9. Tokyo International Film Festival: the first edition of the most important Asian event, held every year in October, dates back to 1985 and was organized in Shibuya, one of the most famous districts of Tokyo. Today, the stage of the event that unites East and West is the elegant and exclusive district of Roppongi. The Tokyo International Film Festival has several sections: international competition, special screenings, World Cinema (premieres of American and European films already successfully presented in international festivals), Winds of Asia, Japanese Eyes (on contemporary Japanese cinema), Nippon Cinema Classics (on the history of Japanese cinema), Cinema Vibration (on the relationship between cinema and music), natural TIFF (film on environmental issues) and animecs TIFF (on animation cinema). The two most important awards given out at the Tokyo International Film Festival are the Grand Prix and the Akira Kurosawa Award.

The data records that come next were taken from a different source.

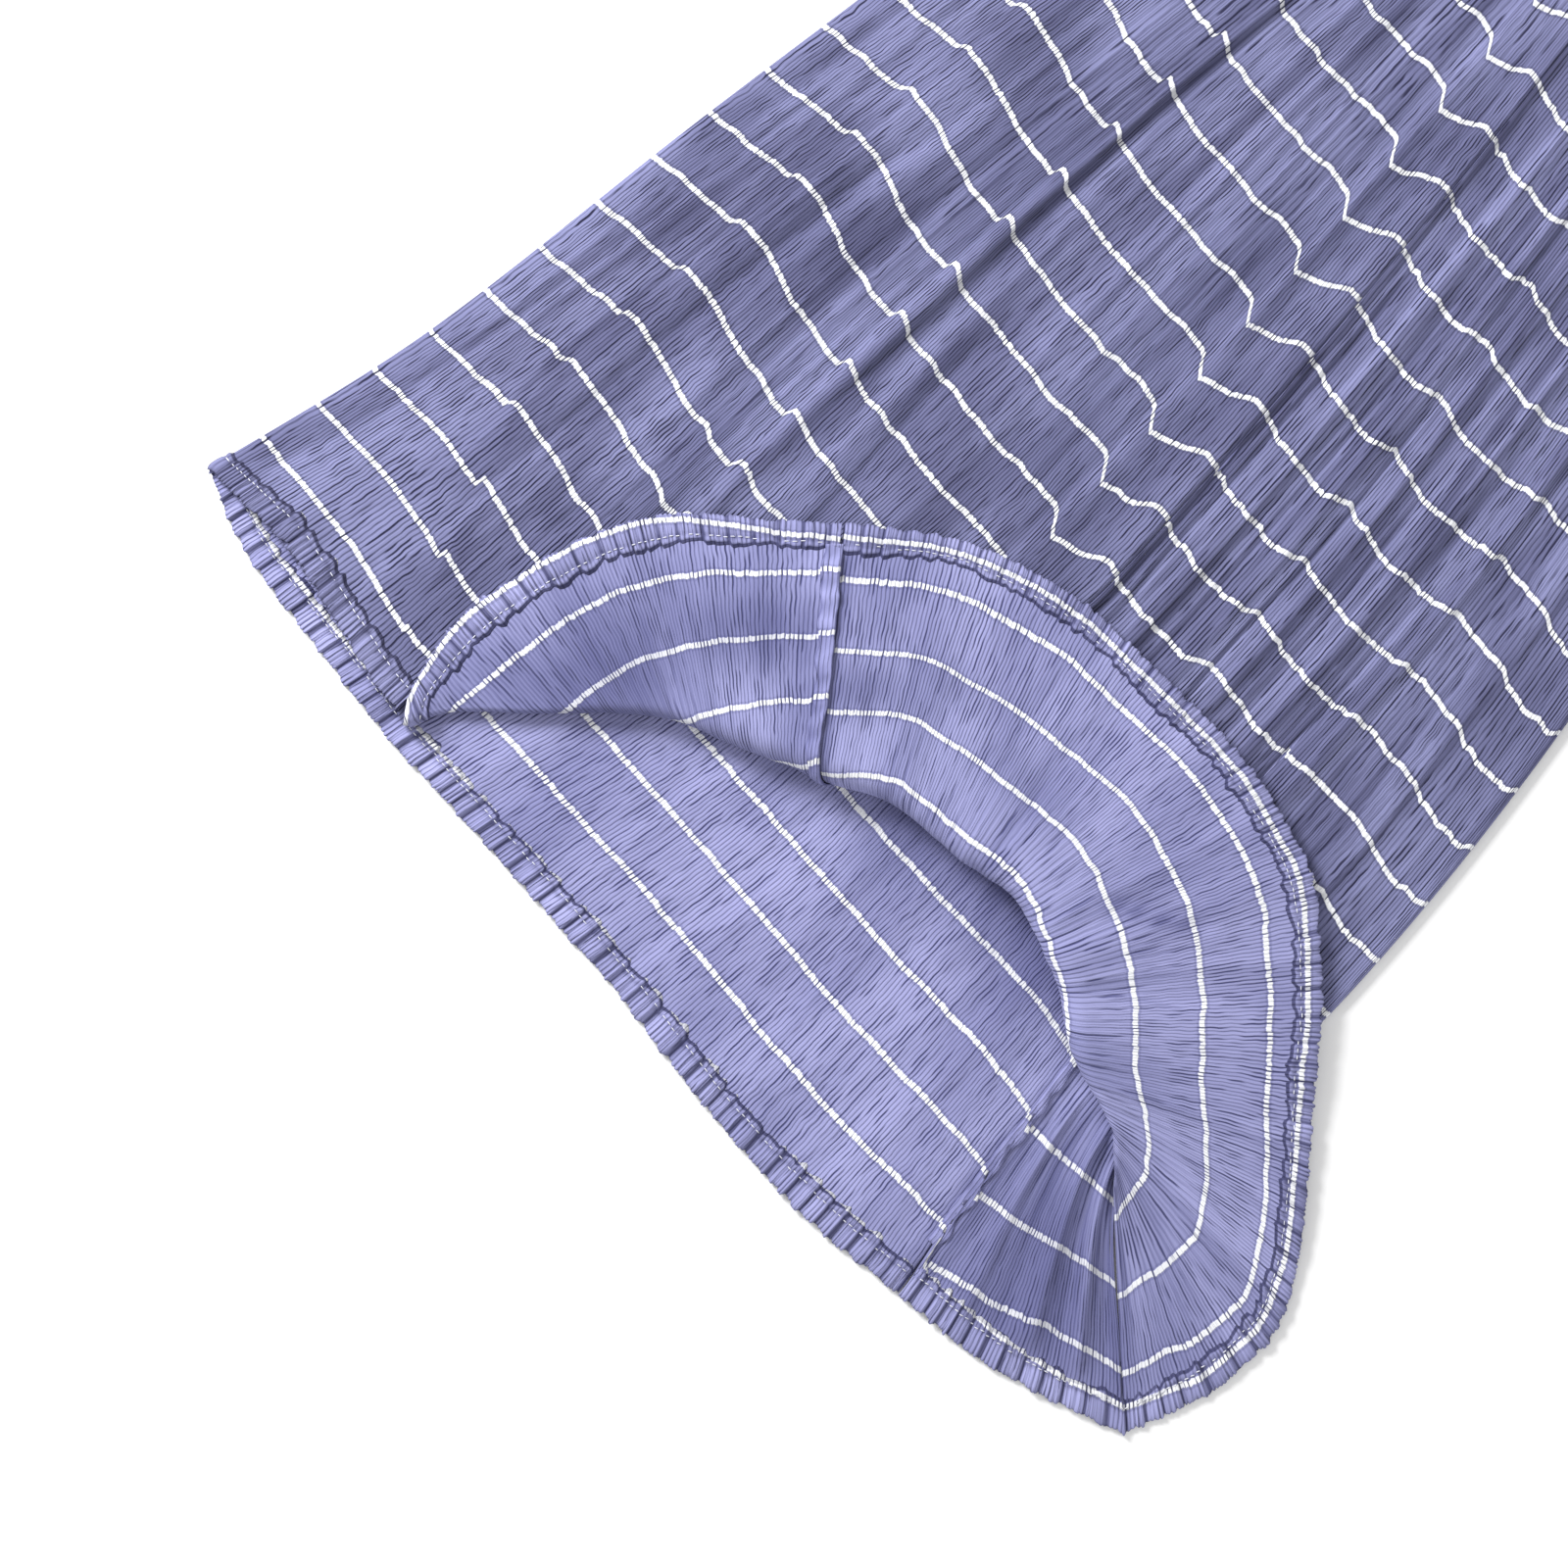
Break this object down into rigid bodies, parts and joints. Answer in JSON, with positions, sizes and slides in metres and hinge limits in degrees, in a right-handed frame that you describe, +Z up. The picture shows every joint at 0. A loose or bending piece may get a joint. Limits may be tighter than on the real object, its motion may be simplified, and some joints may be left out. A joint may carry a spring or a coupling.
{
  "type": "midi skirt",
  "caption": "Crinkled midi skirt with thin crosswise stripes, laid flat, its front hem folded back in a crescent to show the inside and the turned, gathered hem.",
  "frame": {"origin": "Middle of the garment's outline, on the flat surface that it lies on.", "axes": "+Y runs from the hem to the waist, +X across the skirt to the right seen from above with the waist at the top, +Z up out of the surface."},
  "size_m": [0.6238, 0.847, 0.0238],
  "materials": {
    "outer_cloth": "matte crinkled slate blue with thin white stripes",
    "inner_cloth": "matte periwinkle wrong side, gathered",
    "seam_cloth": "matte overlocked edge"
  },
  "bodies": {
    "root": {"left_panel": "outer_cloth", "right_panel": "outer_cloth", "left_hem_flap": "inner_cloth", "left_hem_lower": "inner_cloth", "right_hem": "inner_cloth", "front_seam_allowance": "seam_cloth", "back_seam_allowance": "seam_cloth", "waistband": "outer_cloth"}
  },
  "joints": []
}
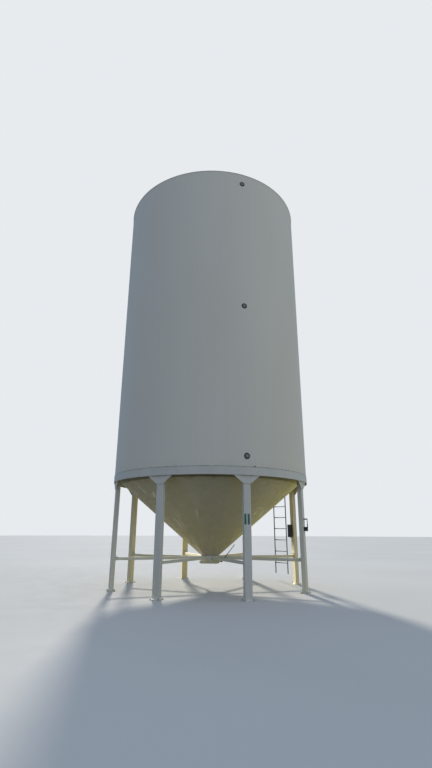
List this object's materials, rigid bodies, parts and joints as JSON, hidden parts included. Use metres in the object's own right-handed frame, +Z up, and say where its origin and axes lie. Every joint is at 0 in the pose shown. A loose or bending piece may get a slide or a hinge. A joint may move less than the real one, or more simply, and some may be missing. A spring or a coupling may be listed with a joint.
{
  "type": "grain silo",
  "caption": "Smooth-wall hopper-bottom grain silo: steel cylinder with conical roof and hopper on braced legs, with a slide gate, sight glasses and a wall ladder.",
  "frame": {"origin": "on the silo's axis at ground level, under the foot plates", "axes": "+Z up along the silo's axis; -Y is the front, halfway between two legs; +X is to the right seen from the front; the ladder is at the back right, 134 degrees round from the front"},
  "size_m": [4.896, 4.896, 11.7228],
  "materials": {
    "cream_paint": "semi-gloss powder coat",
    "galvanised": "dull zinc",
    "dark_fitting": "matt black"
  },
  "bodies": {
    "root": {"band_ring": "cream_paint", "gate_blade": "galvanised", "gate_crank": "galvanised", "gate_frame": "cream_paint", "hatch_drum": "cream_paint", "hatch_lid": "cream_paint", "hopper_panel_1": "cream_paint", "hopper_panel_2": "cream_paint", "hopper_panel_3": "cream_paint", "hopper_panel_4": "cream_paint", "ladder": "galvanised", "ladder_bracket_1": "galvanised", "ladder_bracket_2": "galvanised", "ladder_bracket_3": "galvanised", "ladder_bracket_4": "galvanised", "leg_1": "cream_paint", "leg_2": "cream_paint", "leg_3": "cream_paint", "leg_4": "cream_paint", "leg_5": "cream_paint", "leg_6": "cream_paint", "leg_7": "cream_paint", "leg_8": "cream_paint", "leg_box": "dark_fitting", "leg_winch": "dark_fitting", "outlet_collar": "cream_paint", "roof_cone": "cream_paint", "roof_lid": "cream_paint", "roof_neck": "cream_paint", "sight_glass_1": "dark_fitting", "sight_glass_2": "dark_fitting", "sight_glass_3": "dark_fitting", "spoke_1": "cream_paint", "spoke_2": "cream_paint", "spoke_3": "cream_paint", "spoke_4": "cream_paint", "spoke_5": "cream_paint", "spoke_6": "cream_paint", "spoke_7": "cream_paint", "spoke_8": "cream_paint", "wall_panel_1": "cream_paint", "wall_panel_2": "cream_paint", "wall_panel_3": "cream_paint", "wall_panel_4": "cream_paint"}
  },
  "joints": []
}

10. Filming Italy Sardegna Festival: the festival dedicated to cinema and television takes place in the beautiful setting of Forte Village, the award-winning resort surrounded by the beautiful sea of Sardinia and the fragrance of typical Mediterranean nature. The event aims to create a bridge between the world of cinema and television, promoting the encounter between Italian and international entertainment. The event organized in collaboration with APA, DG Cinema Mibac, ANAC, ANICA, ANEC, UCI Cinemas, with the Patronage of the Autonomous Region of Sardinia, the Municipality of Cagliari, ANICA and the Consortium Costa Smeralda, also makes use of the partnership with Italy for Movies. The rich program of the festival, now in its third edition, includes world premieres and meetings with the greatest actors and actresses, Italian and foreign, of the small and large screen.